NOW’s book writer, Pippa Evans, is an author, writer, performer and BBC Radio 4 and Edinburgh Fringe musical comedy regular with a track record for improvisation and musical theatre (as a founder member of Showstopper! The Improvised Musical), and significantly too she was the dramaturg on 9 To 5: The Musical.

In other words, she knows how to structure a musical’s emotional ebb and flow, and now, in adding ‘jukebox musical’ to her polymath portfolio, she shows a facility for finding humorous ways to shoehorn songs with a knowing wink into the flow of her plot, from Tainted Love to Gold, Everybody Wants To Rule The World to St Elmo’s Fire, as well as delivering punchlines and putdowns aplenty.

That plot is set in Birmingham, now and back then, or more accurately in 2009 and 1989, opening at the Sparkhill school reunion for the Class of ’89, leading into a full-throttle burst of Frankie Goes To Hollywood’s Relax, one of multiple ensemble numbers that revel in Revel Horwood’s terpsichorean panache.

At this “most dreaded event of their lives”, stoical nurse Gemma Warner (Nina Wadia, last seen in York as Fairy Sugarsnap in the Theatre Royal’s 2023-2024 pantomime Jack And The Beanstalk) is awaiting the arrival of April Devonshire (The X Factor winner Sam Bailey), the best friend she has not seen for years since she headed for Hollywood.

The open-plan design allows the storyline to move between the 20-year division, quickly introducing the younger versions of the more practical Gemma (Nikita Johal) and the dreamer April (Maia Hawkins) that go on to dominate Act One, with scenes in the Warner kitchen and the schoolgirls’ bedrooms in days of planning their lives around Number One magazine quizzes and dreaming of snogging Rick Astley.

We see how Mum (Poppy Tierney) and Dad (Christopher Glover) met (cue their version of Tainted Love, Brummie accents et al), as well as younger versions of Gemma’s entrepreneurial brother Frank (Luke Latchman), school lad Steve (Matthew Mori) and later mullet-haired Tim (Kieran Cooper), who will give hints of the cheating husband to Gemma that he becomes (Chris Grahamson).

Some songs, such as Grahamson’s venal performance of Gold, are used to capture a character; others, like a dazzling silver-suited take on Video Called The Radio Star are there for the fun of it. Some, notably Tainted Love, combine both, switching from a confessional duet for Mum and Dad into an elegant dance routine for six ensemble members.

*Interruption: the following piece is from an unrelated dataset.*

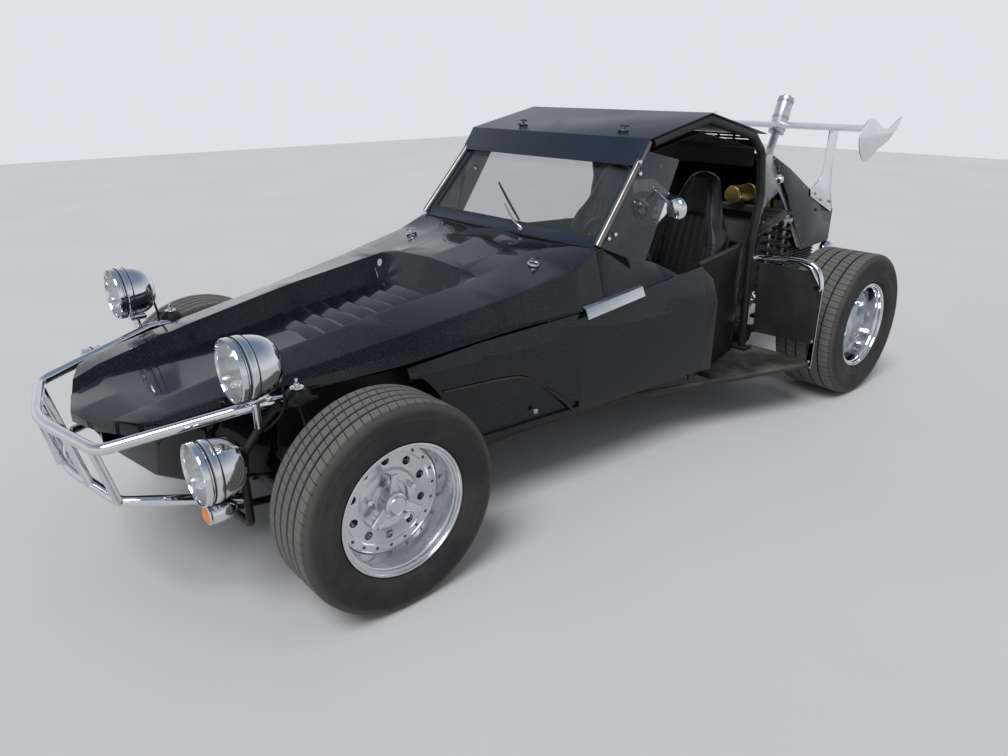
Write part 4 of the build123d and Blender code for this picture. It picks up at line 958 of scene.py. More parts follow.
for level in ("upper", "lower"):
    face, size = lamp_front(level + "_lamps")
    bowl = turned_ahead(face, [(radius * size, depth) for radius, depth in BOWL])
    pair(bowl, level + "_bowl", chrome, smooth=24, stands_for="lower_lamps" if level == "lower" else None)
    lens = turned_ahead(face, [(radius * size, depth) for radius, depth in LENS_DOME])
    pair(lens, level + "_lens", lens_glass, smooth=30, stands_for="lamp_lenses")
    pair(turned_ahead(face, BULB, 32), level + "_bulb", lens_glass)
    gasket = joined([turned_ahead(face, [
        (size * 0.96, start), (size * 0.99, start + 0.001), (size * 0.99, start + 0.004),
        (size * 0.95, start + 0.005), (size * 0.96, start)]) for start in GROOVES])
    pair(gasket, level + "_gasket", tyre_rubber)
print("lamps made", lamp_front("upper_lamps"))

# %% [markdown]
# ## Body panels
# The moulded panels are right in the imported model, but its facets would show in a gloss coat.
# Each is copied, its doubles are merged and its sharp edges rounded, and smooth shading by
# angle carries the light over the rest. The hood is the biggest moulding and gets a finer
# treatment. Tubes have no sharp edges to round.

# %% Panels and tubes
TUBES = {"width": 0, "smooth": 42, "flat": 0.1}
for node, finish in (("body_sides", gel_black), ("nose_pan", gel_black), ("scuttle", gel_black),
                     ("rear_bulkhead", frame_paint)):
    dressed(node, finish, 0.004, 38, segments=3)
dressed("roof_panel", roof_paint)
dressed("windscreen_frame", roof_paint, 0.003, segments=3)
dressed("dashboard", dash_black, 0.006, segments=4)
for node in ("bumper", "grab_rails"):
    dressed(node, chrome, **TUBES)
for node in ("roll_cage", "lamp_brackets", "rear_frame", "front_beam", "front_arms", "rear_arms"):
    dressed(node, frame_paint, **TUBES)
hood = dressed("hood", gel_black, 0.005, 44, 0.4, "hood", 4, 24)
print("hood faces", len(hood.data.polygons))

# %% [markdown]
# ## Front end
# Under each lower lamp hangs a small chrome bullet with an amber lens at its front. The upper
# lamps stand on short stems clamped to the bumper rail, with a hose down the back. A washer and
# nut hold the top of each front damper on its shelf, over a small dome. Square uprights join
# the bumper's rails, and an inner wall closes the side of the nose.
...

Act Two fills in the blanks of the missing years, taking on the darker themes of infidelity, broken promises, shattered dreams, strained friendships and infertility as the older Gemma and April move  centre stage, with Wadia and Bailey taping  into pathos and pain as much as humour (especially in Wadia’s drunken scene) as the revelations mount and the friction sparks.

Wadia, in her first pop musical role, has worked on her singing skills to be more than proficient alongside the powerhouse Bailey, whose opening to Sisters Are Doing It For Themselves is the show’s knockout vocal high point.

Grahamson’s smug rat Tim comes to the fore, Shakil Hussain’s Frank steps out of the shadows, and both Callum Tempest’s Barney  and Phil Sealey’s Steve have their moment, the latter putting a full vat of chips into his fleshy take on the Chippendales. Meanwhile, Lauren Hendricks’s teacher Ms Dorian makes the most of her cameos too.

The show taps further into the Eighties’ nostalgia with a roster of guest stars for the tour, from Sonia and T’Pau’s Carol Decker to Toyah Willcox (in Edinburgh) and Sinitta, York’s star turn, who turns from bedroom wall poster and face on a bedspread to bursting into life at Gemma’s initiation and duly sings So Macho, all in white, with a diva final flourish.

She returns for the medley finale too, an effervescent conclusion to a show that may be clichéd but has heart and much as hits and humour, knows its target audience, knows Birmingham (with a good joke about its “beauty”), and knows its Eighties’ pop nuggets, from the teenage exuberance of Girls Just Wanna Have Fun and a creepy Every Breath You Take to a table-spinning You Spin Me Round (Like A Record) and a climactic Hold Me Now.

NOW That’s What I Call A Musical runs at Grand Opera House, York, until Saturday, 7.30pm plus 2.30pm Saturday matinee. Box office: atgtickets.com/york.